The shop where my father worked closed. We were kind of desperate. The ladies from Lincoln School found out what had happened and brought us food. That's the America I know. This country is made up of a lot of good people. This area where we live — Northwest Indiana — is important to me. It's so highly diversified. We are the heart and soul of the entire state. The African-Americans, the Hispanics, the Polish, the Irish, the Greeks, the Serbs ... every ethnic group you can imagine is here and helped build this region.
 Gomeztagle (right) with mother and siblings


Gomeztagle’s dad found work as a janitor at Inland Steel and oved the family to a roach-infested place in Hammond. Joe graduated from Bishop Noll, served two tours of duty in Vietnam, graduated from Indiana State, and became a laborer at Republic Steel. He told Manes:
  There was one guy, an African-American, who used to pick on me. He was a foreman. One evening, I was cleaning out this sludge area. The sun was just rising, I had mud up to my knees.

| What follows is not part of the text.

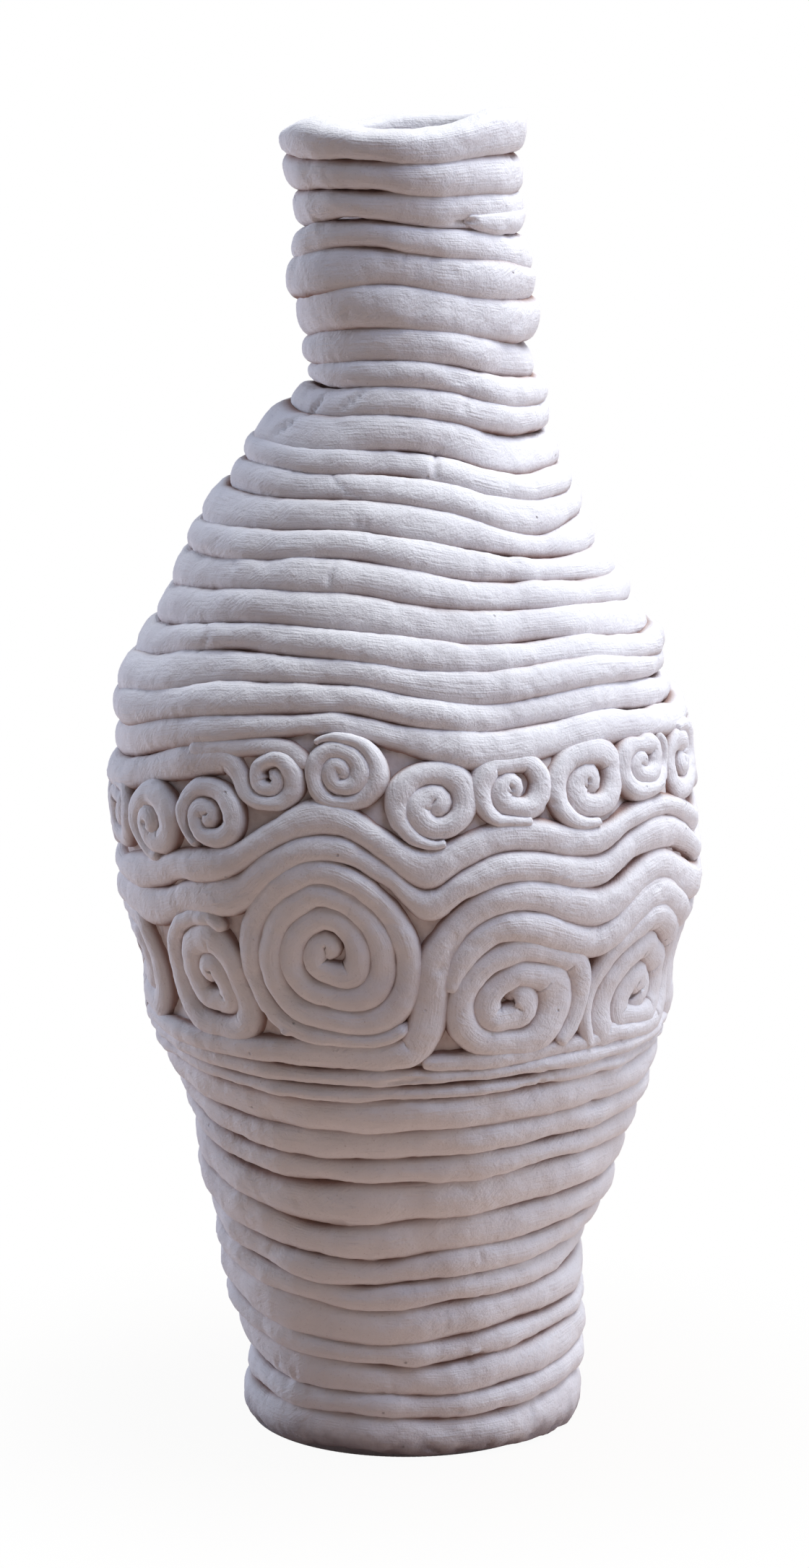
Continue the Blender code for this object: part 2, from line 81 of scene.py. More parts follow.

I'm thinking: “Is this what college took me to?”
All of a sudden, the foreman comes walking toward me. I thought: “Oh, shoot. Now he's gonna pick on me again.” He says: “What's wrong with you college boy?” I didn't say anything. He says: “I know what's wrong with you, you're feelin' sorry for yourself.” He actually said it in much more vulgar terms than that. He says: “Let me tell you something. You've got a degree. I don't. Once you leave here the whole sky is the limit. When I have to make a decision to calculate things, who do I talk to? You, college boy. So don't feel sorry for yourself.” Jeff, you know what? He was right. I got out.

Arriving at IUN, first time in five days, 427 junk emails greeted me on my new computer.  Sigh!  Archivist Steve McShane told me that “All Worth Their SALT,” volume 4, had arrived. Particularly interesting to me were reprints of Jeff Manes columns on educators Ann Balay and Ron Cohen, Vietnam vets John Chancellor and Jim Fowble, Miller residents Steve Spicer and Dan Rybicky, jazz pianist Billy Foster, and Jeff’s Aunt Peggy, who ran a nursery school for 36 years and whose secret was “to think like a child and keep it simple.”